-- DESCRIPTION OF THE TASK --
Start at the line containing "level = steel_plate.part.rotate(Axis.Y, seat_angle)", stop at the line containing "EDGE_NICK = 0.0006", and set down every line in that stretch exactly as written, and nothing else.

-- DATASET CONTENT --
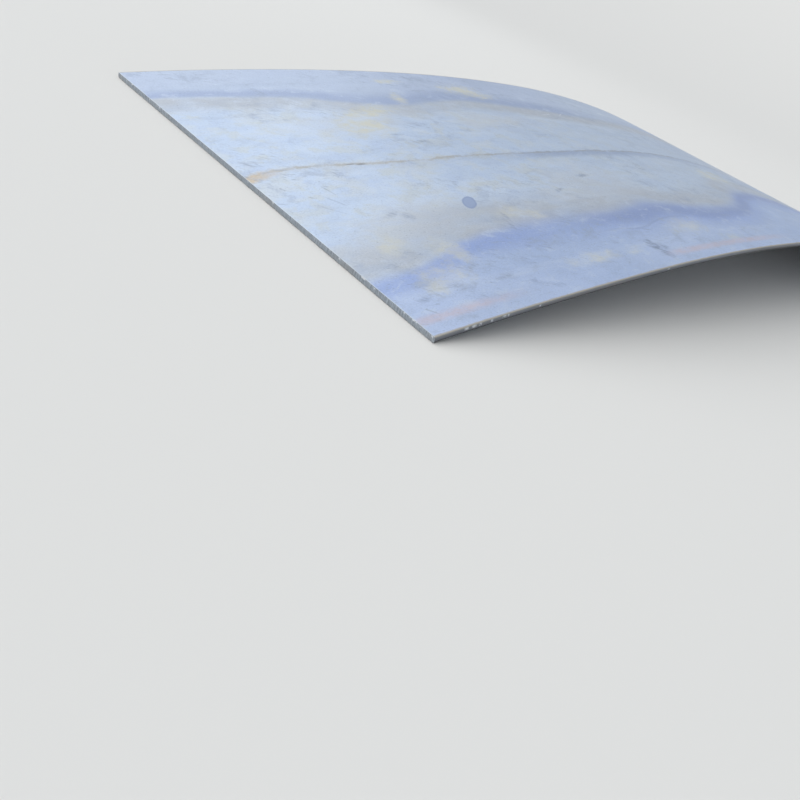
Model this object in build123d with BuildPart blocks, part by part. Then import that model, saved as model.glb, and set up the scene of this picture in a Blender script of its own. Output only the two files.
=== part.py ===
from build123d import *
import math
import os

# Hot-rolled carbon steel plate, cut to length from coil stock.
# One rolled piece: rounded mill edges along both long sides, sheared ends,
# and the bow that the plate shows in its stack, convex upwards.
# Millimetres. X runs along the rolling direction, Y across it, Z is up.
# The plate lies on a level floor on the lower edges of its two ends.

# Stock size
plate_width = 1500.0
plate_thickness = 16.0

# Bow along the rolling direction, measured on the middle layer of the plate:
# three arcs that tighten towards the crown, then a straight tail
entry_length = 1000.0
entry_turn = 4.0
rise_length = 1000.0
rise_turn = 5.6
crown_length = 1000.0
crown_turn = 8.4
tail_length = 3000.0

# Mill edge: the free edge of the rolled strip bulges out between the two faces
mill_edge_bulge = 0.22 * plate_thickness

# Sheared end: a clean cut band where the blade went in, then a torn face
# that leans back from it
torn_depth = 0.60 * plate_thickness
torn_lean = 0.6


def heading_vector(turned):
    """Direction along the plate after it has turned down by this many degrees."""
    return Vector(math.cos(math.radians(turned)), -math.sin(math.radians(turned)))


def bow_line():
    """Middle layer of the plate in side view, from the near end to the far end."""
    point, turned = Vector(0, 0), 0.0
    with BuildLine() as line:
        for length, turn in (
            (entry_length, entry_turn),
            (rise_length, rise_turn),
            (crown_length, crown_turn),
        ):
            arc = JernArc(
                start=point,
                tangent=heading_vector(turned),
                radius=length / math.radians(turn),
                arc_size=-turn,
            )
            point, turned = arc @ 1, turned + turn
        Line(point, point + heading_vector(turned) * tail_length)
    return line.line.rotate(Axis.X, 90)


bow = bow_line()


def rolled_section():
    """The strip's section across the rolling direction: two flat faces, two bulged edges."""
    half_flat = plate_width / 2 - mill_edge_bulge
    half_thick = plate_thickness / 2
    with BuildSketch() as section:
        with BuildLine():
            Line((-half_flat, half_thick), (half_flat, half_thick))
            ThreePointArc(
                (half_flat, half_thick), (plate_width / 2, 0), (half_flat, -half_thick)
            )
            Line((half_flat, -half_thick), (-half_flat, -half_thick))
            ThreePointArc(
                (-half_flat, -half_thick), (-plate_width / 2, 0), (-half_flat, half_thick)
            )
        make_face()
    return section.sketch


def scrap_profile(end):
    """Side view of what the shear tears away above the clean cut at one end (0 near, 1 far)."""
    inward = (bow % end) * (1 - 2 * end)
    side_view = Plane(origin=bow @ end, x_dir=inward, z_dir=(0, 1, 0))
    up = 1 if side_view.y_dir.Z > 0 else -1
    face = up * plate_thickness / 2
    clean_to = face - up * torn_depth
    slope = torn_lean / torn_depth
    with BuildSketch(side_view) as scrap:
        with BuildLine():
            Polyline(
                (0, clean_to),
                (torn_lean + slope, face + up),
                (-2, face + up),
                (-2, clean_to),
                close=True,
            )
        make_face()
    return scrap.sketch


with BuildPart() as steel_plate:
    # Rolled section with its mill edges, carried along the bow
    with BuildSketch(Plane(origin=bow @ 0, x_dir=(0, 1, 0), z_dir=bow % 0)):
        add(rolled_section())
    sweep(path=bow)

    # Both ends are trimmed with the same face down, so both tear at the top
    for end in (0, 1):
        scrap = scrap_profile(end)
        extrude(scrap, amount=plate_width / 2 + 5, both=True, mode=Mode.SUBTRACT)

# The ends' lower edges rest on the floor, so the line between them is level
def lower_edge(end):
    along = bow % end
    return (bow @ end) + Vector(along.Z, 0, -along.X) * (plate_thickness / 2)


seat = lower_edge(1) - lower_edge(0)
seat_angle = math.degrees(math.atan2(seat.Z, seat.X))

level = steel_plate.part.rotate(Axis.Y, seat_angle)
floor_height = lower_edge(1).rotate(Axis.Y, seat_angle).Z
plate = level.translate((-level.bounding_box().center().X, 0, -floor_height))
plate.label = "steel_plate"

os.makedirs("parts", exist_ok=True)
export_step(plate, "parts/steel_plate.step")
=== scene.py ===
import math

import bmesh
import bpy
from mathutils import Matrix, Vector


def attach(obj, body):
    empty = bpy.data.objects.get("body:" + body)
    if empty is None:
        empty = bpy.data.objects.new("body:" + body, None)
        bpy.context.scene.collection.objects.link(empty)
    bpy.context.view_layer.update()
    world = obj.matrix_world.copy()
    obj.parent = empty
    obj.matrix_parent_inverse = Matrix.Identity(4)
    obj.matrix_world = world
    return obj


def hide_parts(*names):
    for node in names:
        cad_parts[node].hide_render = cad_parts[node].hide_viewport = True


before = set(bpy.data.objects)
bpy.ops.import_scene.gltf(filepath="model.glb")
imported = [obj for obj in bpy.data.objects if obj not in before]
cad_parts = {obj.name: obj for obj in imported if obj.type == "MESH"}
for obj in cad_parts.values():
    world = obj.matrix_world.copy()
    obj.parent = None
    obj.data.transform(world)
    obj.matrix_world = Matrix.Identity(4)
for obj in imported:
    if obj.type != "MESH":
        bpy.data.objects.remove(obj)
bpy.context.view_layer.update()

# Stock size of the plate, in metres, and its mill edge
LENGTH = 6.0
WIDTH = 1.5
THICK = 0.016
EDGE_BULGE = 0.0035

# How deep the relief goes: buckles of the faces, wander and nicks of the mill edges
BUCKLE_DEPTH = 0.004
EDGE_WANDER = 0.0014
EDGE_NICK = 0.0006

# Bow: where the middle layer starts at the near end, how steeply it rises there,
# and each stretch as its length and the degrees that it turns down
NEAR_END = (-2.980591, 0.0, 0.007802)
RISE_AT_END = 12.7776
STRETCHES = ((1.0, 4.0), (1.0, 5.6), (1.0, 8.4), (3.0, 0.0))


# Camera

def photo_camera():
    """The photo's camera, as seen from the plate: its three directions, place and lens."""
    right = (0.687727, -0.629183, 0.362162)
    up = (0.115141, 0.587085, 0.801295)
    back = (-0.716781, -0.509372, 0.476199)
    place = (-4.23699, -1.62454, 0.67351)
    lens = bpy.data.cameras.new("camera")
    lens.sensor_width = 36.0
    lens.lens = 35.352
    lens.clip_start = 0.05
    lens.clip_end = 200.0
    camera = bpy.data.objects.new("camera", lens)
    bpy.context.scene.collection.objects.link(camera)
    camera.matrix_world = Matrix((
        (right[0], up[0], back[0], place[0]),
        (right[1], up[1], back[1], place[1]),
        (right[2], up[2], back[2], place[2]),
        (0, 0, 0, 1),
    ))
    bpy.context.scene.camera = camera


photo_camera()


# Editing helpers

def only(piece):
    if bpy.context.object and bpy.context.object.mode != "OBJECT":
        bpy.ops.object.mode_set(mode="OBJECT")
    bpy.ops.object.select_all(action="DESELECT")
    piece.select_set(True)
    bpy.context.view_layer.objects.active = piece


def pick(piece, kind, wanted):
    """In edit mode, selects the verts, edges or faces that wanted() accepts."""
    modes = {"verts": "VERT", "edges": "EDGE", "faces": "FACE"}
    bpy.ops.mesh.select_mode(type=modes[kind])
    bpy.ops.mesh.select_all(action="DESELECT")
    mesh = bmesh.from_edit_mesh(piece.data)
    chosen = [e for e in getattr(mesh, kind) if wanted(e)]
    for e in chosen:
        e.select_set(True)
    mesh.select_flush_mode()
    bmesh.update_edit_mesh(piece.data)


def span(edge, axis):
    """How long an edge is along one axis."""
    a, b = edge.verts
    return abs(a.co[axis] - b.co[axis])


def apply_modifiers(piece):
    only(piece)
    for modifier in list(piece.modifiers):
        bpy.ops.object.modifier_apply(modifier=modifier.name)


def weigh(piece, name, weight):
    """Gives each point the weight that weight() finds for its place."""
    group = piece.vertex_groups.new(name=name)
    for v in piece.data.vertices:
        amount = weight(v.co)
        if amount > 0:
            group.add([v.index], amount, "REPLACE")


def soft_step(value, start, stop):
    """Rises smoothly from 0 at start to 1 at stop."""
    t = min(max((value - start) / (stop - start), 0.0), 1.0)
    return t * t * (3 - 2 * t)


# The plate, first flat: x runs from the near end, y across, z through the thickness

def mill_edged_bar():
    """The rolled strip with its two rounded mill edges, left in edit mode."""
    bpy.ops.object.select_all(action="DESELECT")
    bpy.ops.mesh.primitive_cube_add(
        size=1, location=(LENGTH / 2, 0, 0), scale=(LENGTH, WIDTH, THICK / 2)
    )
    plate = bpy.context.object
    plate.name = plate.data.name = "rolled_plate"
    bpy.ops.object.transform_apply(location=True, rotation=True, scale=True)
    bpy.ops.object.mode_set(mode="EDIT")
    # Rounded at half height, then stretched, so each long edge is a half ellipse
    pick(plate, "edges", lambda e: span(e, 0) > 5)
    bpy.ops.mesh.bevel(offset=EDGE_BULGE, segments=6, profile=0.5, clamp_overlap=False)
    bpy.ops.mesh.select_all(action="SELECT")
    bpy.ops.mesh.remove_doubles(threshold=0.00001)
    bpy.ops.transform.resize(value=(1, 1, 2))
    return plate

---

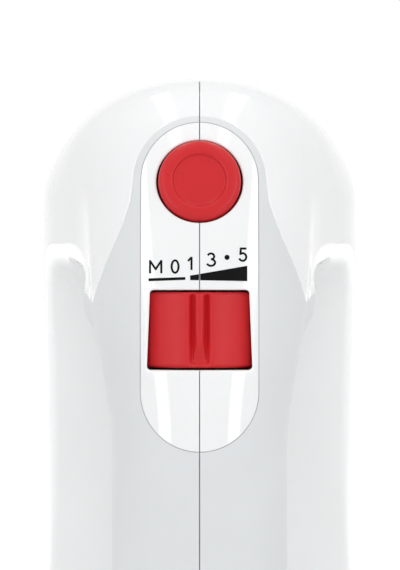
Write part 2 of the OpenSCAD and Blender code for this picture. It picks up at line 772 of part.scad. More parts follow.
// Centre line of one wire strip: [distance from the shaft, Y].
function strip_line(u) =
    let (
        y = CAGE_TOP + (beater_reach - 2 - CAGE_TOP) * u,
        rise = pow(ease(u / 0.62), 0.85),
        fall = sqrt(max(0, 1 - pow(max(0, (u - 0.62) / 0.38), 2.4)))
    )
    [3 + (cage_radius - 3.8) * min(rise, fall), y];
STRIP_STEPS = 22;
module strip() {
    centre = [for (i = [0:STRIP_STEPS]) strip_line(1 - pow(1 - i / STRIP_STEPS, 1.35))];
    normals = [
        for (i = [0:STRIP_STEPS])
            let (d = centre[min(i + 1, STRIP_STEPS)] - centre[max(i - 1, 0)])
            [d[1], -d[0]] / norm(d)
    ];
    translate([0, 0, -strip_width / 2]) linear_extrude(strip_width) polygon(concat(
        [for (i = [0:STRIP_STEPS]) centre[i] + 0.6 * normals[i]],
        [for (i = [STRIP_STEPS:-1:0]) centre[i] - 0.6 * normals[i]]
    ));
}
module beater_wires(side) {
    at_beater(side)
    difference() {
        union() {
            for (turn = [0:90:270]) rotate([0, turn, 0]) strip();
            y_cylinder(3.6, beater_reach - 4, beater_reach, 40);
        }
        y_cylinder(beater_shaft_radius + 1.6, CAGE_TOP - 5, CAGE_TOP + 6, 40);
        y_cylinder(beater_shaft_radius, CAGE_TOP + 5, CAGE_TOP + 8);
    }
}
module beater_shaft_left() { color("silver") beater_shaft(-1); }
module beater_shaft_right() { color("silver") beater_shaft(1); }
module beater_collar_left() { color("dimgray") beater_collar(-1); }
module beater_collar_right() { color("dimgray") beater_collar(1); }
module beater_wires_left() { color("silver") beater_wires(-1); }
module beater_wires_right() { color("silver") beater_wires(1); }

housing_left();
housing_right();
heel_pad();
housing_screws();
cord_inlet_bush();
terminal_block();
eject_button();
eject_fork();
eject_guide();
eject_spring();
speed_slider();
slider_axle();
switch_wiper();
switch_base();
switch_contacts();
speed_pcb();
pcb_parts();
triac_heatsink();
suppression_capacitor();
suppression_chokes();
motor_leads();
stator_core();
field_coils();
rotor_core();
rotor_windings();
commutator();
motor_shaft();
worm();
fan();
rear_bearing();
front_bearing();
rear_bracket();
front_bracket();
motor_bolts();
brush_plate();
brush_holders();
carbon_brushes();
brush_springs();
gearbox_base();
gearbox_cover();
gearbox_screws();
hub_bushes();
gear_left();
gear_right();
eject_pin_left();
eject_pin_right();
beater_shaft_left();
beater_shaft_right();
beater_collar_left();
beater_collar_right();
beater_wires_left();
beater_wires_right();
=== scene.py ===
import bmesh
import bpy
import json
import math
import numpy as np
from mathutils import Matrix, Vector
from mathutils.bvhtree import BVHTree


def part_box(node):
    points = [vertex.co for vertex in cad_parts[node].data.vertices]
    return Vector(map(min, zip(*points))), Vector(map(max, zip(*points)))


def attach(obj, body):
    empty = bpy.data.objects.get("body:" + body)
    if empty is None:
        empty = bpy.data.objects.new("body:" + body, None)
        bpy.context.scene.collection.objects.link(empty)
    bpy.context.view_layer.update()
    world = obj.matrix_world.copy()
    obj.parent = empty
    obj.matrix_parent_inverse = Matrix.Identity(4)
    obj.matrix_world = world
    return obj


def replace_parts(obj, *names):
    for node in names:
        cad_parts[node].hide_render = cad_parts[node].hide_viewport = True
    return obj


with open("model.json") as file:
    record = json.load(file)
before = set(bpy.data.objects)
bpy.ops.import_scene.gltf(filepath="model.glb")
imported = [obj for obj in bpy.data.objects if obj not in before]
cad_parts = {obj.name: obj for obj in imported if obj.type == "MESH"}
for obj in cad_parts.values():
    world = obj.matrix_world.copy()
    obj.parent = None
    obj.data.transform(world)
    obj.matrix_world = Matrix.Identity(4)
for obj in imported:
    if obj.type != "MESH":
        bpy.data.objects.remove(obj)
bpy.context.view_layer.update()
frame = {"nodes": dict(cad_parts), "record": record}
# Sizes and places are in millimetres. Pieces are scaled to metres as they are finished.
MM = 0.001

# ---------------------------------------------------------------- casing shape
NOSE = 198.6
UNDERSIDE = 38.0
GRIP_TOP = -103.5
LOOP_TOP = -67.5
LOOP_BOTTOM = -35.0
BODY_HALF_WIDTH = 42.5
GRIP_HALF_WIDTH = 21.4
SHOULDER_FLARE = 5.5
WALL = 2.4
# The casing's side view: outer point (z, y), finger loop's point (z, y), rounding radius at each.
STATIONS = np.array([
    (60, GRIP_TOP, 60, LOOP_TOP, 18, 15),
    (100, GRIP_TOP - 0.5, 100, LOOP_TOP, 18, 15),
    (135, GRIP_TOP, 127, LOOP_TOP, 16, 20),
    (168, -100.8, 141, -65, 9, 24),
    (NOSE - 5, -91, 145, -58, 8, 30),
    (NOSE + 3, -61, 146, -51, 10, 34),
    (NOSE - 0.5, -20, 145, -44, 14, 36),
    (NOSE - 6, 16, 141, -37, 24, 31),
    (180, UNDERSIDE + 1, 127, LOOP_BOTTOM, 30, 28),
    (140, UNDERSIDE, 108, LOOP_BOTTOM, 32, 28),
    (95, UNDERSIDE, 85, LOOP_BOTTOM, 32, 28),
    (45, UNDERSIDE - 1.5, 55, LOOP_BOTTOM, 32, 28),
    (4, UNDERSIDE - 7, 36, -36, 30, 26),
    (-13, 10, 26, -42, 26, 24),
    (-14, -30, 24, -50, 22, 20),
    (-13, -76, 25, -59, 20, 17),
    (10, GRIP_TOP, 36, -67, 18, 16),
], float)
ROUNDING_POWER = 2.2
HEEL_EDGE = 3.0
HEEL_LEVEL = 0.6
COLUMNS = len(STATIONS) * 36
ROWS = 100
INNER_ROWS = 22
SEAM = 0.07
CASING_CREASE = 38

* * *

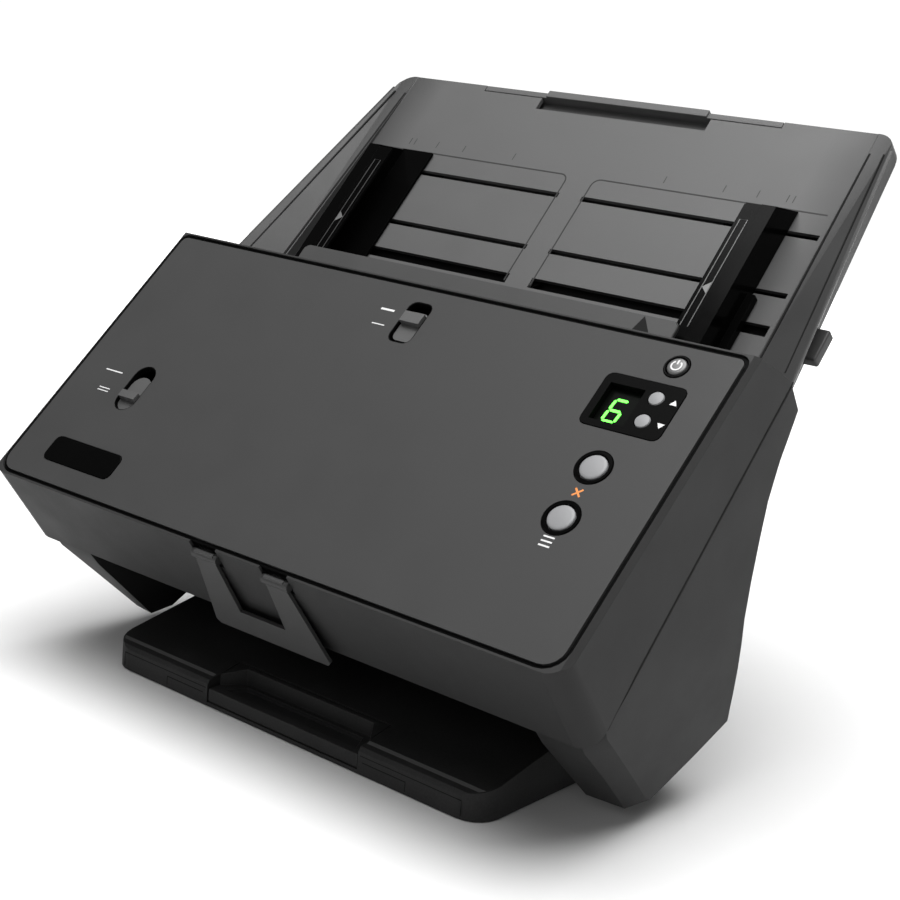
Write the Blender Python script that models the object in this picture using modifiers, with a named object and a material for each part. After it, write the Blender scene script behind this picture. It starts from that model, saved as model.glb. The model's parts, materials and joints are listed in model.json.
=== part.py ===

-- RESPONSE --
level = steel_plate.part.rotate(Axis.Y, seat_angle)
floor_height = lower_edge(1).rotate(Axis.Y, seat_angle).Z
plate = level.translate((-level.bounding_box().center().X, 0, -floor_height))
plate.label = "steel_plate"

os.makedirs("parts", exist_ok=True)
export_step(plate, "parts/steel_plate.step")
=== scene.py ===
import math

import bmesh
import bpy
from mathutils import Matrix, Vector


def attach(obj, body):
    empty = bpy.data.objects.get("body:" + body)
    if empty is None:
        empty = bpy.data.objects.new("body:" + body, None)
        bpy.context.scene.collection.objects.link(empty)
    bpy.context.view_layer.update()
    world = obj.matrix_world.copy()
    obj.parent = empty
    obj.matrix_parent_inverse = Matrix.Identity(4)
    obj.matrix_world = world
    return obj


def hide_parts(*names):
    for node in names:
        cad_parts[node].hide_render = cad_parts[node].hide_viewport = True


before = set(bpy.data.objects)
bpy.ops.import_scene.gltf(filepath="model.glb")
imported = [obj for obj in bpy.data.objects if obj not in before]
cad_parts = {obj.name: obj for obj in imported if obj.type == "MESH"}
for obj in cad_parts.values():
    world = obj.matrix_world.copy()
    obj.parent = None
    obj.data.transform(world)
    obj.matrix_world = Matrix.Identity(4)
for obj in imported:
    if obj.type != "MESH":
        bpy.data.objects.remove(obj)
bpy.context.view_layer.update()

# Stock size of the plate, in metres, and its mill edge
LENGTH = 6.0
WIDTH = 1.5
THICK = 0.016
EDGE_BULGE = 0.0035

# How deep the relief goes: buckles of the faces, wander and nicks of the mill edges
BUCKLE_DEPTH = 0.004
EDGE_WANDER = 0.0014
EDGE_NICK = 0.0006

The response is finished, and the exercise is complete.